La lucidez de su análisis de la Conferencia Monetaria Interamericana de 1890 contrasta con el exceso de metáforas, alegorías y símiles de “Nuestra América” y “Madre América”, en donde se sueña más que se describe una identidad nacional y latinoamericana, alejada de la realidad e imposible de alcanzar.

Es lógico que el Gobierno cubano no solo defienda el culto al héroe y al sacrificio que domina en la obra martiana, sino que desde el principio lo incorporara a su agenda política. Cabe agregar en este sentido que el régimen de La Habana no distorsiona el pensamiento de José Martí, sino desvirtúa o inclina tendenciosamente algunos de sus elementos. La historia de Cuba ha sido víctima del oscurantismo y de escrúpulos excesivos, que en muchos casos obedecen a la conveniencia y el temor.

Literatura y modelos extranjeros

El afán de incorporación de figuras y textos extranjeros por parte de los escritores cubanos a partir de la segunda mitad del siglo pasado, marca una tendencia que, si bien cuenta con algunos antecedentes, no es hasta Guillermo Cabrera Infante y José Lezama Lima que se vuelve modelo a imitar. No es casual —no llegará a serlo— que ambos terminaran convertidos en los representantes de las dos caras del desterrado: el exilio y el insilio.

Ese momento de apropiación es también un deslinde. A partir de entonces la literatura cubana, que con el tiempo ha mostrado mayor trascendencia, se vuelca hacia lo urbano, pese a la presión ideológica por destacar lo rural, la épica revolucionaria en las montañas y las labores agrícolas. Amplía el concepto cosmopolita, hasta incluir el espacio reducido de la habitación a la sala, y termina por desbordar la Isla.

El mejor ejemplo que indica lo contrario —Condenados de Condado, de Norberto Fuentes— no hace más que confirmar la regla: la épica se reduce al cuento y se pierde luego en imitadores menores.

Esta distinción es importante, porque nuestro paradigma literario se destaca por recorrer un camino contrario: tras abandonar la vía compleja de los Versos Libres, José Martí culmina su obra literaria en la mejor recreación de la manigua cubana que conocemos. Su Diario de Campaña contiene al inicio el mejor párrafo jamás escrito en Cuba —“Lola, jolongo, llorando en el balcón. Nos embarcamos”— para dedicar luego sus páginas a la descripción detallada del hombre y la naturaleza de la Isla.
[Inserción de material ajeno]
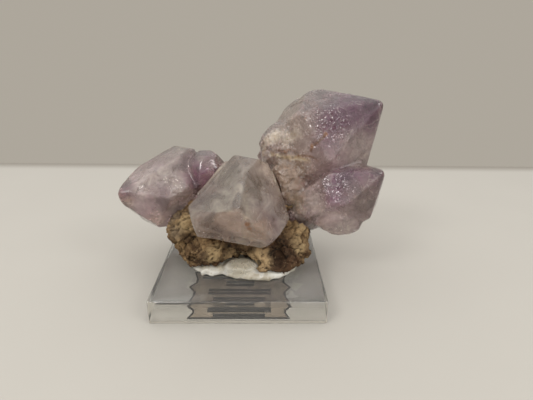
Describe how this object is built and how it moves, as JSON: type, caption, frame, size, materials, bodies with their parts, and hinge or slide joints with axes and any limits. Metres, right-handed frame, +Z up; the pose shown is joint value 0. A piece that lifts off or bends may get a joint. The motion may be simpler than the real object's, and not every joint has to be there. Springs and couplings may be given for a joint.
{
  "type": "mineral specimen",
  "caption": "Cluster of pale amethyst crystals on a lump of brown rock, glued to a square clear acrylic display slab with a blank label under it.",
  "frame": {"origin": "centre of the acrylic slab's underside", "axes": "+X along the specimen's long way, to the viewer's right; +Y away from the viewer; +Z up"},
  "size_m": [0.084, 0.0609, 0.061],
  "materials": {
    "acrylic": "clear, polished",
    "label_film": "pale film with a thin dark border",
    "glue": "cream, softly glossy, slightly translucent",
    "matrix_rock": "rough, crumbly, brown and tan",
    "amethyst": "milky and translucent, pale lilac with purple zones"
  },
  "bodies": {
    "root": {"base_slab": "acrylic", "label": "label_film", "glue": "glue", "matrix": "matrix_rock", "left_crystals": "amethyst", "centre_crystal": "amethyst", "right_crystals": "amethyst"}
  },
  "joints": []
}
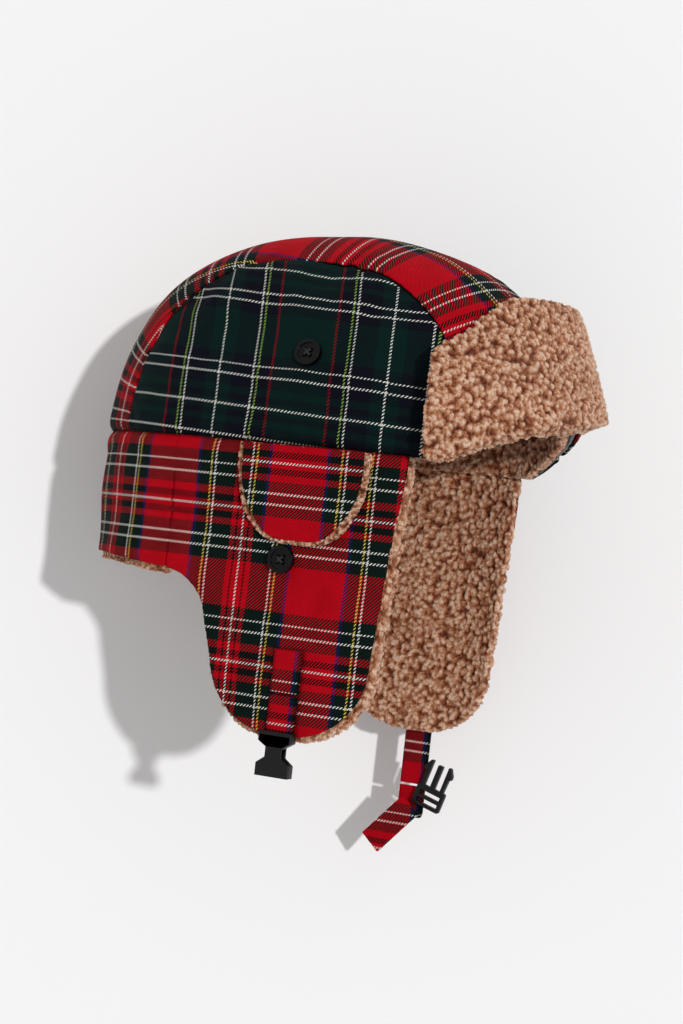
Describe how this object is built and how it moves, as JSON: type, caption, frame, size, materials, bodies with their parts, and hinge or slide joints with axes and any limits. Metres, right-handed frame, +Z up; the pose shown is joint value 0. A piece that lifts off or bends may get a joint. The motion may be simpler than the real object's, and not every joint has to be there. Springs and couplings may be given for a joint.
{
  "type": "trapper hat",
  "caption": "Tartan trapper hat with a turned-up sherpa visor, ear flaps with buttoned ear covers and a side-release chin strap.",
  "frame": {"origin": "middle of the head opening, at the height of the seam between crown and band", "axes": "+X to the wearer's front, +Y to the wearer's left, +Z up through the crown"},
  "size_m": [0.2454, 0.1734, 0.3039],
  "materials": {
    "tartan_red": "woven twill",
    "tartan_green": "woven twill",
    "sherpa_tan": "curly pile",
    "lining_black": "quilted satin",
    "buckle_black": "matte",
    "button_black": "polished"
  },
  "bodies": {
    "crown": {"crown_lining": "lining_black", "crown_center_panel": "tartan_red", "crown_side_panel_right": "tartan_green", "crown_side_panel_left": "tartan_green", "brow_facing": "sherpa_tan", "neck_shell": "tartan_red", "neck_pile": "sherpa_tan", "button_upper_right": "button_black", "button_upper_left": "button_black"},
    "visor": {"visor_pile": "sherpa_tan", "visor_shell": "tartan_red"},
    "ear_flap_right": {"ear_flap_pile_right": "sherpa_tan", "ear_flap_shell_right": "tartan_red", "button_lower_right": "button_black", "strap_anchor_right": "tartan_red"},
    "ear_cover_right": {"ear_cover_pile_right": "sherpa_tan", "ear_cover_shell_right": "tartan_red"},
    "ear_flap_left": {"ear_flap_pile_left": "sherpa_tan", "ear_flap_shell_left": "tartan_red", "button_lower_left": "button_black", "strap_anchor_left": "tartan_red"},
    "ear_cover_left": {"ear_cover_pile_left": "sherpa_tan", "ear_cover_shell_left": "tartan_red"},
    "strap_right": {"strap_right": "tartan_red", "buckle_socket": "buckle_black"},
    "strap_left": {"strap_left": "tartan_red"},
    "buckle_plug": {"buckle_plug": "buckle_black", "strap_loop": "tartan_red", "strap_tail": "tartan_red"}
  },
  "joints": [
    {"name": "visor_fold", "type": "hinge", "parent": "crown", "child": "visor", "pos_m": [0.1185, 0, 0.0175], "axis": [0, 1, 0], "range_deg": [0, 100]},
    {"name": "ear_flap_right_fold", "type": "hinge", "parent": "crown", "child": "ear_flap_right", "pos_m": [0.014, -0.085, -0.0015], "axis": [-1, 0, 0], "range_deg": [-15, 170]},
    {"name": "ear_flap_left_fold", "type": "hinge", "parent": "crown", "child": "ear_flap_left", "pos_m": [0.014, 0.085, -0.0015], "axis": [1, 0, 0], "range_deg": [-15, 170]},
    {"name": "ear_cover_right_open", "type": "hinge", "parent": "ear_flap_right", "child": "ear_cover_right", "pos_m": [0.02, -0.0855, -0.0052], "axis": [1, 0, 0], "range_deg": [-170, 0]},
    {"name": "ear_cover_left_open", "type": "hinge", "parent": "ear_flap_left", "child": "ear_cover_left", "pos_m": [0.02, 0.0855, -0.0052], "axis": [-1, 0, 0], "range_deg": [-170, 0]},
    {"name": "strap_right_swing", "type": "hinge", "parent": "ear_flap_right", "child": "strap_right", "pos_m": [0.023, -0.0814, -0.1128], "axis": [1, 0, 0], "range_deg": [-100, 0]},
    {"name": "strap_left_swing", "type": "hinge", "parent": "ear_flap_left", "child": "strap_left", "pos_m": [0.023, 0.0814, -0.1128], "axis": [-1, 0, 0], "range_deg": [-100, 0]},
    {"name": "buckle_plug_swing", "type": "hinge", "parent": "strap_left", "child": "buckle_plug", "pos_m": [0.023, 0.0814, -0.1623], "axis": [1, 0, 0], "range_deg": [0, 60]}
  ]
}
Sin proponérselo, Martí logra eclipsar a nuestra novela ejemplar del siglo XIX, que es por supuesto urbana: convierte a Cecilia Valdés en libro de lectura de enseñanza secundaria, tema de zarzuela, argumento de película mala. Se contempla con respeto condescendiente a Cirilo Villaverde, pero es a Martí a quien se convierte en pedestal no solo político, también literario (y se transforma además en el sitio de veneración a la patria: ara puede ser altar, pero también papagayo).

La transformación que logran Cabrera Infante, Lezama Lima y Alejo Carpentier —el tercero en disputa literaria y política constante con los anteriores— se ve amenazada desde el inicio por motivos extraliterarios: Paradiso apenas se difunde, se lee y comenta al salir publicada, luego se silencia. Tres Tristes Tigres no llega siquiera a las librerías, se convierte en el libro prohibido por excelencia. Carpentier queda entonces como el encargado de brindar la gran obra totalizadora, que logre sintetizar la epopeya revolucionaria en el estilo de la novelística rusa y francesa del siglo XIX, y fracasa en el intento.

Tendrán que pasar años para que los escritores cubanos se recuperen de la oscuridad casi absoluta de la década de 1970, cuyas consecuencias se extendieron más allá de esta fecha, y se intente de nuevo desarrollar una literatura urbana que amplíe el rumbo marcado por Cabrera Infante, Lezama Lima y Carpentier.

Solo que para entonces La Habana habrá cambiado por completo. La nueva ciudad impone otra visión. Imperan ahora los laberintos infernales de Pedro Juan Gutiérrez y Leonardo Padura, las ruinas de Antonio José Ponte y los espectáculos y reconstrucciones para disfrute turístico que ni siquiera han alcanzado un equivalente literario.

Muchos cubanos han podido superar la insularidad. Ninguna ciudad les es extraña, o puede que todas les resulten tan ajenas como La Habana, tan lejanas como cualquier pueblo de provincias en que nacieron.

Hay un grupo numeroso de escritores nacidos en la Isla regados por el mundo, que trascienden los esquemas a los que estábamos acostumbrados hasta hace apenas un par de décadas. Por lo general dominan varios idiomas, han incorporado a sus vidas los hábitos y modos de vida del lugar en que radican e incluso ejercen profesiones al igual que lo hacían en Cuba y que los nacidos en los lugares que los han acogido. No por ello han dejado de ser cubanos, sino que han extendido el concepto. Convertidos en desterrados universales, su vida cotidiana es alemana, española o norteamericana, pero su hogar es cubano. Mi única duda, a veces, es si considerarlos elegidos. O pensar, más sobriamente, que arrastran una maldición.